僕は「可愛いでちゅねー」を言われた時、「ありがとうございます」しか答えられない。
どうやらこの「ありがとうございます」が、その先もありそうな「ありがとうございます」に聞こえるらしく、変な間が生まれる。その変な間を、仕事であれば華麗に処理した上に更なる質の高い会話へと昇華させる(そもそも仕事なら発生すらさせないけれど)僕が、まったくまったく、曖昧な笑いでごまかすのだ。

いや、実際はごまかしきれてもいない。相手はちょっと変な(具体的には「話しかけてごめんね」の)顔をしてそそくさと去る。
きっと、僕の苦手な気持ちが伝わっていて、それが「可愛いでちゅねー」を言ってくれる善人たちをまごつかせる。

違うんだよ!僕は決して話しかけられること自体が不快だとか、そんな風に思ってるわけじゃない!
変な間を処理しきれない自分に焦ってるし、「ありがとうございます」以外の何かを返したいと思って考える時間がほしいだけなんだ!

…この話は『古見さんはコミュ症です2期』回でやればよかったな。

結局、ストレス源は自分

深夜2時にぱんぱんに張って痛い乳を持て余しながらふと考えてみたのだけれど、育児はとにかく楽しくて楽しくて仕方がない。
よく分からない生きものが人間らしくなっていく過程は、わりと最初から人間らしかった息子氏ですらとても面白い。

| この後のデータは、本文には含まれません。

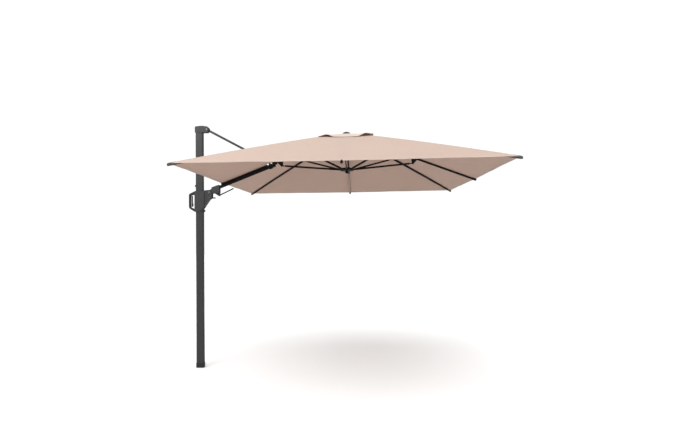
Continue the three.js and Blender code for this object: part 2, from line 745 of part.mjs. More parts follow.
export default parasol;
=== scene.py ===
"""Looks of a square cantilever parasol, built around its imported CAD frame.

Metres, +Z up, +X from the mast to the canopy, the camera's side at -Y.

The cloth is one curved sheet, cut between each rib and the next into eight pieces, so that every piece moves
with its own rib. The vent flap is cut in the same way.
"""

import json
import math
from collections import Counter

import bmesh
import bpy
from mathutils import Matrix, Vector


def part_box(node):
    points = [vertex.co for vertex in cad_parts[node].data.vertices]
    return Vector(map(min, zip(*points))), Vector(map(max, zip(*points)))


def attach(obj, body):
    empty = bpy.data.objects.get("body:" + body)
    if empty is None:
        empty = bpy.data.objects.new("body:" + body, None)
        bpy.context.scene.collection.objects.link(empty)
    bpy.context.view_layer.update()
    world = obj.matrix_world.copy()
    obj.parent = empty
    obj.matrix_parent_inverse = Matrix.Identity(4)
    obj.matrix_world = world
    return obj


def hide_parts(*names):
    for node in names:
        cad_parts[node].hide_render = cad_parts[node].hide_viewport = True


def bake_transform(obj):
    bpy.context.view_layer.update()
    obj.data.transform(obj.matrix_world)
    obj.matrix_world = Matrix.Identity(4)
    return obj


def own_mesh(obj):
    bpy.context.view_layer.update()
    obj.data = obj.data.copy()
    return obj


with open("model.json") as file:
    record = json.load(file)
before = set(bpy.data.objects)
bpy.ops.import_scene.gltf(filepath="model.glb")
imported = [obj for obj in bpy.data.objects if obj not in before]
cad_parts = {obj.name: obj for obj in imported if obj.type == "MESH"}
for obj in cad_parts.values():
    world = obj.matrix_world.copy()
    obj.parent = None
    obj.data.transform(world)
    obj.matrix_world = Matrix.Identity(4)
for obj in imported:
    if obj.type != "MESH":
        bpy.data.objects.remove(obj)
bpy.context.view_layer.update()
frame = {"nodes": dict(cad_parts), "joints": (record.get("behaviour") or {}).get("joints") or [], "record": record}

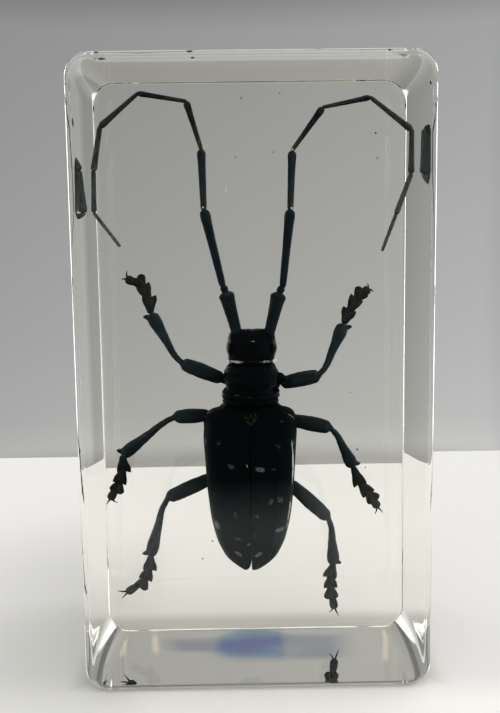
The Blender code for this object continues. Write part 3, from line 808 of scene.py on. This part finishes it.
def pads(start, end, index):
    """One foot joint: a stalk, and two flat pads that part from its root and turn outwards."""
    along = unit(end - start)
    across = unit(np.cross(along, (0, 1, 0)))
    yield skin(straight(start, end, FOOT_PROFILE, columns=20, rows=24), brown_edge=0.0)
    profile = ROUND_PAD if index == 2 else POINTED_PAD
    for side in (-1, 1):
        root = start + across * side * 0.10
        tip = end + along * PAD_REACH + across * side * (ROUND_SPREAD if index == 2 else PAD_SPREAD)
        bow = end - along * 0.30 + across * side * 0.38
        pad = swept((root, bow, tip), profile, columns=24, rows=36)
        share = ((pad - root) @ (tip - root)) / ((tip - root) @ (tip - root))
        yield skin(push(pad, 0.015 * waves(pad, 0.4, index)), brown_edge=np.clip(share * 1.6 - 0.6, 0, 1))


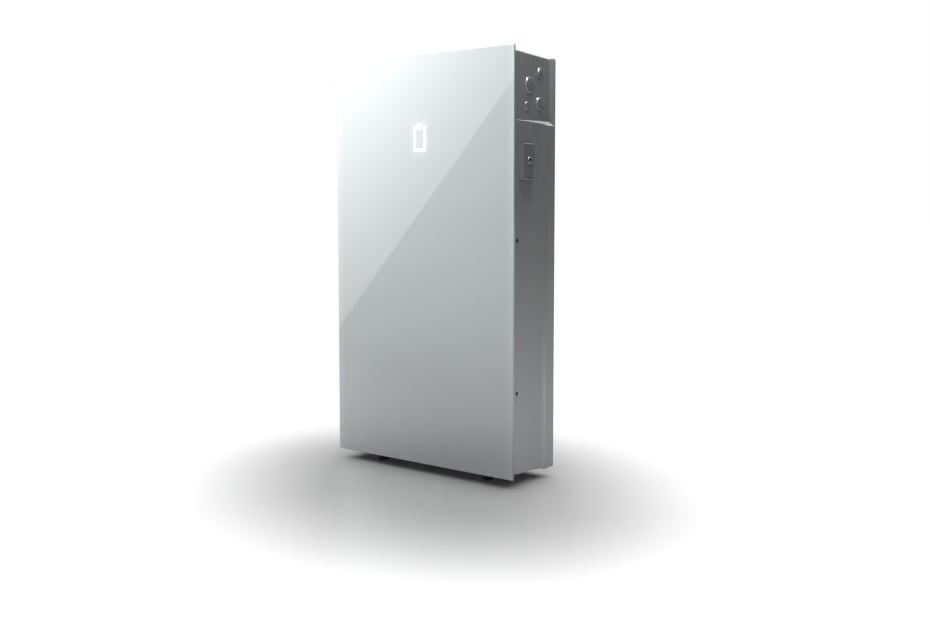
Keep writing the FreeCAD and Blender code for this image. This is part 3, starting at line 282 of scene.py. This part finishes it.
def glow_material():
    """The lit diffuser of the pictogram, not quite even."""
    s = Shader("lit_diffuser", (0.95, 0.98, 1.0), 0.0, 0.4)
    s.set("Emission Color", (0.93, 0.98, 1.0, 1.0))
    s.feed(s.ramp(s.noise(60.0), 1.1, 1.3), "Emission Strength")
    return s.material


def clear_plastic():
    """Part-clear acrylic of the light guide."""
    s = Shader("acrylic_guide", (0.85, 0.9, 0.92), 0.0, 0.08)
    s.feed(s.ramp(s.noise(80.0), 0.05, 0.15), "Roughness")
    s.set("Transmission Weight", 0.6)
    return s.material


SHELL_GREY = (0.056, 0.057, 0.0585)
STEEL = (0.55, 0.56, 0.57)
MATERIALS = {
    "plug": painted_metal("plug_paint", tinted(SHELL_GREY, 1.2), 0.14, 0.45, 1.0),
    "zinc": bare_metal("zinc_plate", STEEL, 0.32),
    "black": moulded_plastic("black_plastic", (0.025, 0.025, 0.027)),
    "gloss_black": moulded_plastic("button_cap", (0.012, 0.012, 0.013), 0.14, 300.0),
    "ring": painted_metal("ring_paint", tinted(SHELL_GREY, 1.8), 0.24, 0.8, 0.9),
    "rubber": rubber("dark_rubber", (0.03, 0.03, 0.031)),
    "cap": rubber("cap_rubber", (0.006, 0.006, 0.0062)),
}


def dress_cad_nodes():
    """Materials for the CAD nodes that are shown as they are."""
    # Painted light: the rear parts get a lighter copy of the shell grey for their brighter rim.
    rear_grey = tinted(SHELL_GREY, 1.1)
    give(glass_material(), "front_glass")
    give(glow_material(), "mark_lens")
    give(clear_plastic(), "light_guide")
    give(painted_metal("shell_paint", SHELL_GREY, 0.36, 0.3, 0.3), "enclosure_shell")
    give(painted_metal("rear_paint", rear_grey, 0.38, 0.3), "rear_chassis", "back_plate")
    give(painted_metal("switch_plate_paint", tinted(SHELL_GREY, 1.05), 0.4, 0.6), "switch_plate")
    give(MATERIALS["zinc"], "conduit_lock_nuts", "cover_clips", "locating_pins", "button_spring",
         "rail_posts", "board_standoffs", "board_shields")
    give(painted_metal("bracket_paint", (0.035, 0.035, 0.037), 0.5), "wall_bracket", "hang_rail",
         "battery_cradle_left", "battery_cradle_right")
    give(bare_metal("mill_aluminium", (0.68, 0.69, 0.70), 0.4), "backing_panel", "wiring_cover", "heat_sink")
    give(MATERIALS["black"], "cover_frame", "switch_body", "battery_contactor", "foot_stems",
         "module_spacers", "fan_frame_left", "fan_frame_right")
    give(MATERIALS["rubber"], "wiring_gasket", "chassis_gasket")
    modules = [name for name in nodes if name.startswith("battery_module")]
    give(painted_metal("module_case", (0.20, 0.23, 0.27), 0.4), *modules)
    give(bare_metal("copper", (0.75, 0.42, 0.25), 0.28), "busbars", "ground_bar", "power_inductors")
    give(circuit_board("green_board", (0.01, 0.10, 0.045)), "power_board", "control_board", "mark_led_board")
    give(moulded_plastic("capacitor_sleeve", (0.02, 0.03, 0.07), 0.3), "dc_capacitors")
    give(moulded_plastic("terminal_plastic", (0.20, 0.22, 0.20)), "terminal_block")


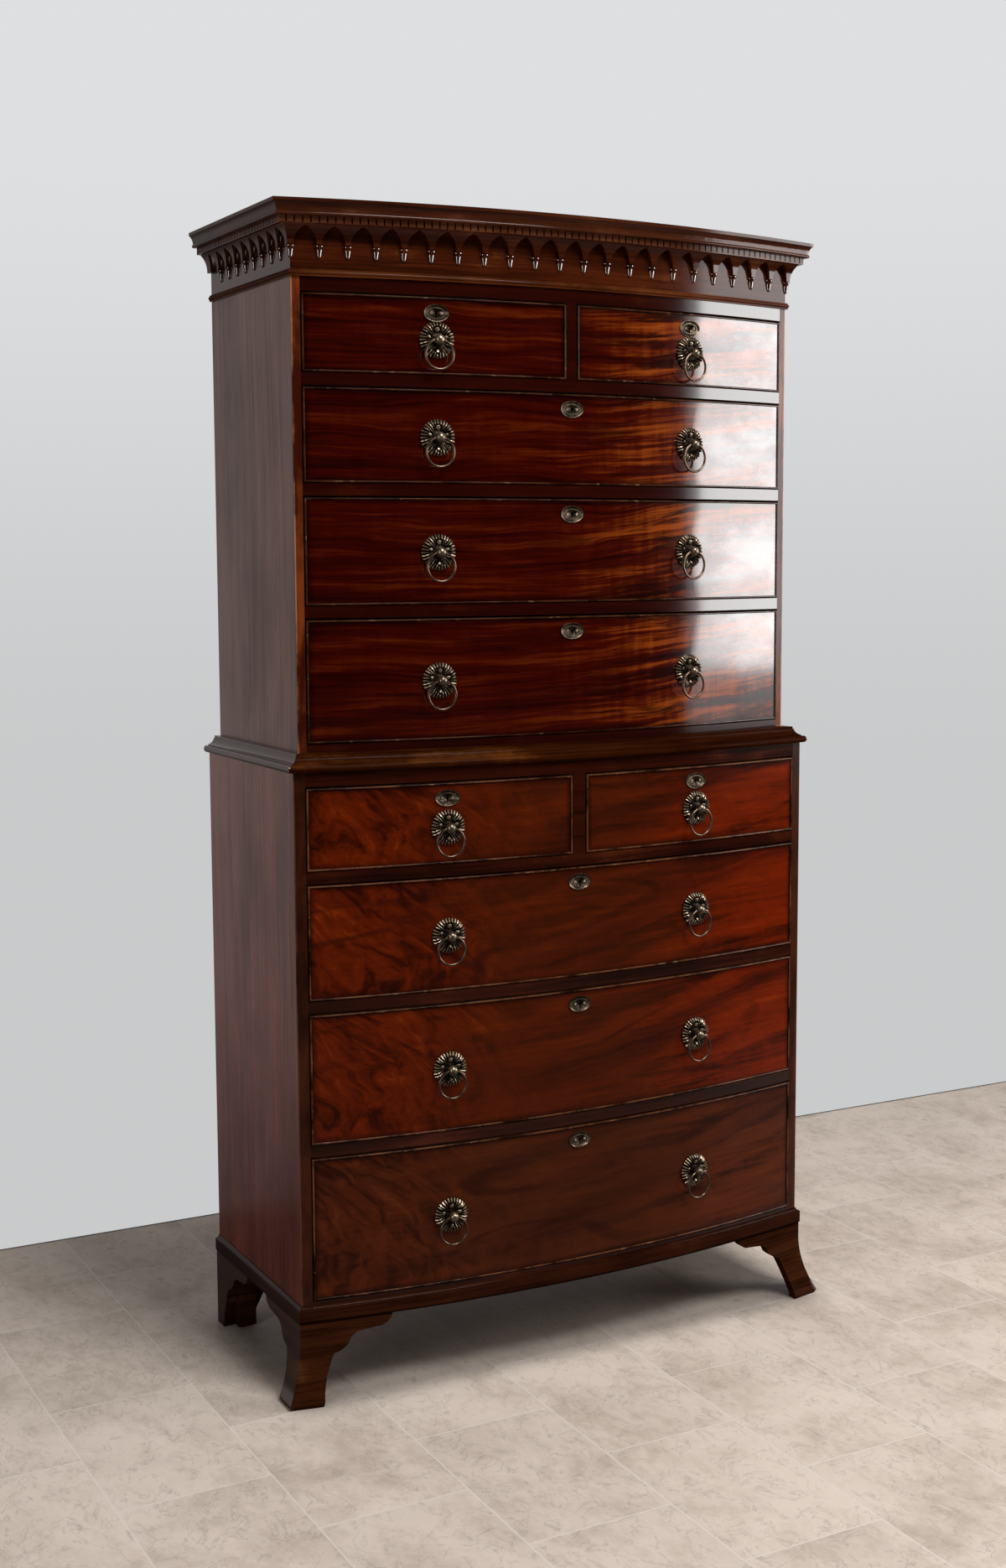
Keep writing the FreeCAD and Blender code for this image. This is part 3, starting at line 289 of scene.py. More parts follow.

この面白さはなんというか、能動的な面白さだと思う。他の動物を世話していてもこういう面白さは感じられるが、特に人間は、見る度に違う生きものに見える。最近読んだ本で見かけた、「個人内多様性」ってやつを息子氏の様子に強く感じるせいだろうか。

ありがたいことに、息子氏と一緒にいてつまらない日や辛い日は一日として無い。
というか、油断するとすぐ自分に過度な、、、期待をして裏切られ、不甲斐なさや情けなさで勝手に押し潰されそうになる僕を最も支えたのは、他でもない息子氏である。厳密に言えば、息子氏育ての面白さである。

とはいえ、自分を辞めることは出来ないので距離を取ることも出来ない。
結局そういうことで、蕁麻疹がわっと出た。
痒みは拷問の中でも上位クラスのつらさというから、こんなに面白い生きものと暮らしているのに実に不愉快な話である。

未解決の問題はまだまだあるのだけれど、過度な期待や無意味な予測をしないよう意識、、していたら、蕁麻疹は9割ほどひいた。実は僕の大嫌いな生理が再開したのもあって、僕の与り知らぬ僕のせいというのも少なからずあったと思う。

いやほんとまじで、蕁麻疹まじでつらかった。
あと、ノーパン+リラコ(ユニクロの女性向けステテコ)で寝るのも効いた。痒みで悩んでる人は一度やってみるといいよ。